• Exercise prompt
Everything from the line with "scene.py. More parts follow." through the line with "for node in" should be repeated exactly, both of those lines included, and nothing else.

• Supplied information
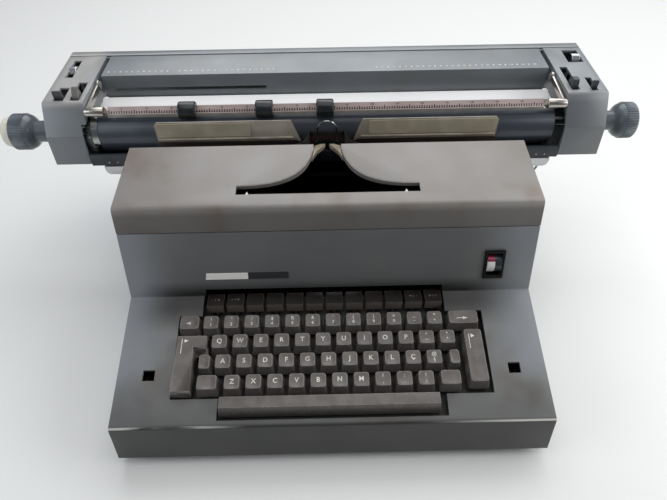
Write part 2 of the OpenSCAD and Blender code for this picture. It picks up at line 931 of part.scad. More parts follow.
module margin_key() {
    color("#4d4946") {
        key(margin_x, margin_y, margin_w, margin_l, margin_w + 3.2, margin_l + 3.2, false);
        z = key_z(-118.6);
        intersection() {
            along_y(-127, -109.8, [
                [-142, z - key_drop - 3], [-142, z - key_drop + 1], [-140.4, z + 4],
                [-115.4, z + 4], [-113.4, z - key_drop + 1], [-113.4, z - key_drop - 3]
            ]);
            along_x(-143, -112, [
                [-127, key_z(-127) - key_drop], [-124.8, key_z(-124.8)],
                [-112.4, key_z(-112.4)], [-109.8, key_z(-109.8) - key_drop]
            ]);
        }
    }
}

module backspace_key() {
    color("#4d4946")
        key(back_key[0], back_key[1], 18.4, w = 20.8);
}

module wide_right_key() {
    color("#4d4946")
        key(wide_key[0], wide_key[1], 27.5, w = 30.4, dish = false);
}

module shift_lock_key() {
    color("#4d4946")
        key(lock_key[0], lock_key[1], 10.4, w = 13);
}

module narrow_right_key() {
    color("#4d4946")
        key(narrow_key[0], narrow_key[1], 9.2, w = 12);
}

module shift_key_left() {
    color("#4d4946")
        key(shift_left[0], shift_left[1], 18.1, w = 20.6);
}

module shift_key_right() {
    color("#4d4946")
        key(shift_right[0], shift_right[1], 18.2, w = 20.6);
}

// Carriage
platen_half = bay_half - 9;
platen_y = 96.3;
platen_z = 155.8;
carriage_low = 134.7;
tray_z = 131.3;
tray_t = 2;
cover_split = 182.8;
end_outline = [
    [65.8, carriage_low, 0], [70.3, 165.9, 3], [89.1, carriage_top_z, 5],
    [cover_split, carriage_top_z, 0], [cover_split, carriage_low, 0]
];
frame_outline = [
    [65.8, carriage_low, 0], [70.3, 165.9, 3], [89.1, carriage_top_z, 5],
    [194, carriage_top_z, 5], [194, carriage_low, 0]
];
plate_x = carriage_half - 5.4;
bail_y = 85.8;
bail_z = 185;
bail_pivot_y = 132;
bail_pivot_z = 188;
bail_arm_x = bay_half - 3.7;
bail_arm_t = 2.4;
bail_pin_r = 2.5;
hinge_y = 180.3;
hinge_z = carriage_top_z - 2;
hinge_pin_r = 1.2;
lever_y = 106;
lever_z = 172;
lever_pin_r = 2.5;
feed_r = 6.5;
feed_y = platen_y + (platen_r + feed_r + gap) * cos(15);
feed_z = platen_z - (platen_r + feed_r + gap) * sin(15);
feed_shaft_r = 2.5;
bracket_x = bay_half - 7;
lid_half = bay_half - 5;
bail_half = bail_arm_x - 16;
bracket_t = 2.6;
runner_half = rail_half - carriage_travel;
window_w = 4.7;

module carriage_frame() {
    color("#3d4246")
        difference() {
            union() {
                block(-plate_x - 2.5, plate_x + 2.5, 70, 181, tray_z, tray_z + tray_t);
                // apron between the end covers
                block(-bay_half - window_w + gap, bay_half - gap, 66.3, 68.8, tray_z + 1.4, 145.5);
                block(-bay_half - window_w + gap, bay_half - gap, 66.3, 70.5, tray_z + 0.6,
                    tray_z + tray_t);
                both_sides() {
                    along_x(plate_x, plate_x + 2.5, rounded(inset(frame_outline, wall + 0.7)));
                    block(plate_x, plate_x + 2.5, 76, 178, tray_z, 142);
                    bar_x(plate_x - 6, plate_x + 1, platen_y, platen_z, shaft_r + 5);
                    // brackets for the feed rollers and the paper table
                    block(bracket_x, bracket_x + bracket_t, 119.5, 136, tray_z + 1, 161);
                    bar_x(plate_x - 30, plate_x + 1, lever_y, lever_z, lever_pin_r);
                }
                // runners in the rail grooves
                for (y = [rail_front_y + rail_w / 2, rail_back_y + rail_w / 2])
                    along_x(-runner_half, runner_half, [
                        [y - 2.6, tray_z + 0.5], [y, rail_top_z - 2.6], [y + 2.6, tray_z + 0.5]
                    ]);
                // escapement rack along the back
                block(-220, 220, 171, 174, tray_z + 1, 140);
            }
            both_sides() {
                bar_x(plate_x - 7, plate_x + 3, platen_y, platen_z, shaft_r + run);
                bar_x(bracket_x - 1, bracket_x + 4, feed_y, feed_z, feed_shaft_r + run);
            }
        }
}

// One end cover, drawn on the right, without its openings
module end_cover() {
    difference() {
        along_x(bay_half, carriage_half, rounded(end_outline));
        along_x(bay_half + 2, carriage_half - wall, concat(
            rounded(inset([for (p = end_outline) [p[0] > 150 ? cover_split + 10 : p[0], p[1], p[2]]],
                wall)), [[cover_split + 8, carriage_low - 1], [66.3 + wall, carriage_low - 1]]));
        // arch round the platen and the space behind it
        bar_x(bay_half - 1, bay_half + 3, platen_y, platen_z, platen_r + 2.4);
        block(bay_half - 1, bay_half + 3, platen_y, cover_split + 1, carriage_low - 1, 168);
        block(bay_half - 1, bay_half + 3, 72, platen_y + 1, carriage_low - 1, platen_z);
        bar_x(bay_half - 1, bay_half + 3, hinge_y, hinge_z, hinge_pin_r + run);
        bar_x(carriage_half - 5, carriage_half + 1, platen_y, platen_z, 11.5);
    }
    // pivot of the paper bail
    bar_x(bail_arm_x - 0.6, bay_half + 1, bail_pivot_y, bail_pivot_z, bail_pin_r);
    bar_x(bail_arm_x - 1, bail_arm_x - gap, bail_pivot_y, bail_pivot_z, bail_pin_r + 1.3);
}

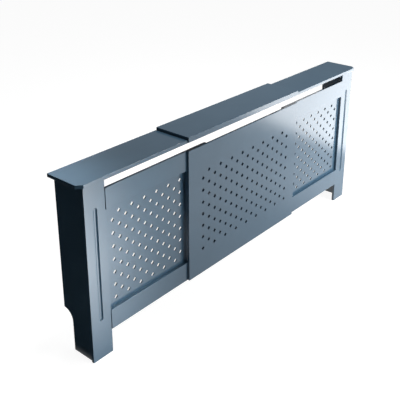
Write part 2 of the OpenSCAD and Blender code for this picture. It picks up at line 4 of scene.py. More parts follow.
import bmesh
import bpy
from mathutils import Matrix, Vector

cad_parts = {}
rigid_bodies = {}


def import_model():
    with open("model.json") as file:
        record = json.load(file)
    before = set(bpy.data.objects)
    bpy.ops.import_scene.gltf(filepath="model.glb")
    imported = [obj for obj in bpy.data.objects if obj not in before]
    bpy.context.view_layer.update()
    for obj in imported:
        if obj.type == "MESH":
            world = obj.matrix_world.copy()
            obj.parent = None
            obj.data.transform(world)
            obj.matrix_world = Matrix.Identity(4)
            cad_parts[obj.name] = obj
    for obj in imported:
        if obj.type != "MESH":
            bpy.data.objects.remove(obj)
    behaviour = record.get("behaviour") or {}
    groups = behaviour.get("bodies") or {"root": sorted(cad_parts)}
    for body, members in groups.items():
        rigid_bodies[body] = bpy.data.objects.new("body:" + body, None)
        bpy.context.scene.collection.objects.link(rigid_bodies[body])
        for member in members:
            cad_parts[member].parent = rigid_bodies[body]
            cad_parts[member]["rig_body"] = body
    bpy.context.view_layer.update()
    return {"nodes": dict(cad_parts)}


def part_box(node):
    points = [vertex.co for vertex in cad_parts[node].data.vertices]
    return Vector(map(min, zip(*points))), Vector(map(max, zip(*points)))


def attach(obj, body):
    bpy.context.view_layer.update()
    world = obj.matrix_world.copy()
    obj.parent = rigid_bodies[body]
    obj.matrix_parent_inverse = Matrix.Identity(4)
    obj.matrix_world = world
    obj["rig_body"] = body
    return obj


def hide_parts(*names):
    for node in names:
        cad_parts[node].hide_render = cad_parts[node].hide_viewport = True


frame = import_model()
nodes = frame["nodes"]


# The camera stands in front of the cabinet and past its left end, above the shelf, and looks down along the
# front. It isn't tilted sideways, and its frame is shifted down, as in a picture cropped to the object.
camera_place = (-2.4327, -1.8807, 1.9069)
look_down = 20.607
look_right = 49.347
picture_width = 400
focal_pixels = 689.33
shift_pixels = 80.48
camera = bpy.data.objects.new("camera", bpy.data.cameras.new("camera"))
bpy.context.scene.collection.objects.link(camera)
camera.location = camera_place
camera.rotation_euler = (math.radians(90 - look_down), 0, math.radians(-look_right))
camera.data.sensor_width = 36
camera.data.lens = camera.data.sensor_width * focal_pixels / picture_width
camera.data.shift_y = -shift_pixels / picture_width
camera.data.clip_end = 60
bpy.context.scene.camera = camera
bpy.context.scene.view_settings.view_transform = "Standard"


# Front posts: fibreboard on end with a round-bottomed groove routed down the face, sprayed in slate blue
# satin. Every edge is eased by hand before it is sprayed, so the paint catches a thin line of light on it.
def add(tree, kind, settings=None, **values):
    """A node of this kind in the tree, with its settings and input values."""
    made = tree.nodes.new(kind)
    for name, value in (settings or {}).items():
        setattr(made, name, value)
    for name, value in values.items():
        made.inputs[name.replace("_", " ")].default_value = value
    return made


def new_finish(name, metal=0.0):
    """A material, its node tree, its shader and the object coordinates that its patterns lie on."""
    material = bpy.data.materials.new(name)
    material.use_nodes = True
    tree = material.node_tree
    shader = tree.nodes["Principled BSDF"]
    shader.inputs["Metallic"].default_value = metal
    return material, tree, shader, add(tree, "ShaderNodeTexCoord").outputs["Object"]


def two_tone(tree, fac, dark, light, low=0.3, high=0.7):
    """A colour that goes from dark to light as fac goes from low to high."""
    made = add(tree, "ShaderNodeValToRGB")
    for stop, place, colour in zip(made.color_ramp.elements, (low, high), (dark, light)):
        stop.position = place
        stop.color = (*colour, 1)
    tree.links.new(fac, made.inputs["Fac"])
    return made.outputs["Color"]


def noise(tree, place, scale, detail=2.0, distortion=0.0):
    """Soft noise at this scale."""
    made = add(tree, "ShaderNodeTexNoise", Scale=scale, Detail=detail, Distortion=distortion)
    tree.links.new(place, made.inputs["Vector"])
    return made.outputs["Fac"]


def spread(tree, fac, low, high):
    """fac, taken from its usual middle range to low and high."""
    made = add(tree, "ShaderNodeMapRange", From_Min=0.3, From_Max=0.7, To_Min=low, To_Max=high)
    tree.links.new(fac, made.inputs["Value"])
    return made.outputs["Result"]


def bump(tree, height, strength, distance, under=None):
    """A surface raised by height, over another such surface where one is given."""
    made = add(tree, "ShaderNodeBump", Strength=strength, Distance=distance)
    tree.links.new(height, made.inputs["Height"])
    if under:
        tree.links.new(under, made.inputs["Normal"])
    return made.outputs["Normal"]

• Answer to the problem
Write part 2 of the OpenSCAD and Blender code for this picture. It picks up at line 4 of scene.py. More parts follow.
import bmesh
import bpy
from mathutils import Matrix, Vector

cad_parts = {}
rigid_bodies = {}


def import_model():
    with open("model.json") as file:
        record = json.load(file)
    before = set(bpy.data.objects)
    bpy.ops.import_scene.gltf(filepath="model.glb")
    imported = [obj for obj in bpy.data.objects if obj not in before]
    bpy.context.view_layer.update()
    for obj in imported:
        if obj.type == "MESH":
            world = obj.matrix_world.copy()
            obj.parent = None
            obj.data.transform(world)
            obj.matrix_world = Matrix.Identity(4)
            cad_parts[obj.name] = obj
    for obj in imported:
        if obj.type != "MESH":
            bpy.data.objects.remove(obj)
    behaviour = record.get("behaviour") or {}
    groups = behaviour.get("bodies") or {"root": sorted(cad_parts)}
    for body, members in groups.items():
        rigid_bodies[body] = bpy.data.objects.new("body:" + body, None)
        bpy.context.scene.collection.objects.link(rigid_bodies[body])
        for member in members:
            cad_parts[member].parent = rigid_bodies[body]
            cad_parts[member]["rig_body"] = body
    bpy.context.view_layer.update()
    return {"nodes": dict(cad_parts)}


def part_box(node):
    points = [vertex.co for vertex in cad_parts[node].data.vertices]
    return Vector(map(min, zip(*points))), Vector(map(max, zip(*points)))


def attach(obj, body):
    bpy.context.view_layer.update()
    world = obj.matrix_world.copy()
    obj.parent = rigid_bodies[body]
    obj.matrix_parent_inverse = Matrix.Identity(4)
    obj.matrix_world = world
    obj["rig_body"] = body
    return obj


def hide_parts(*names):
    for node in names:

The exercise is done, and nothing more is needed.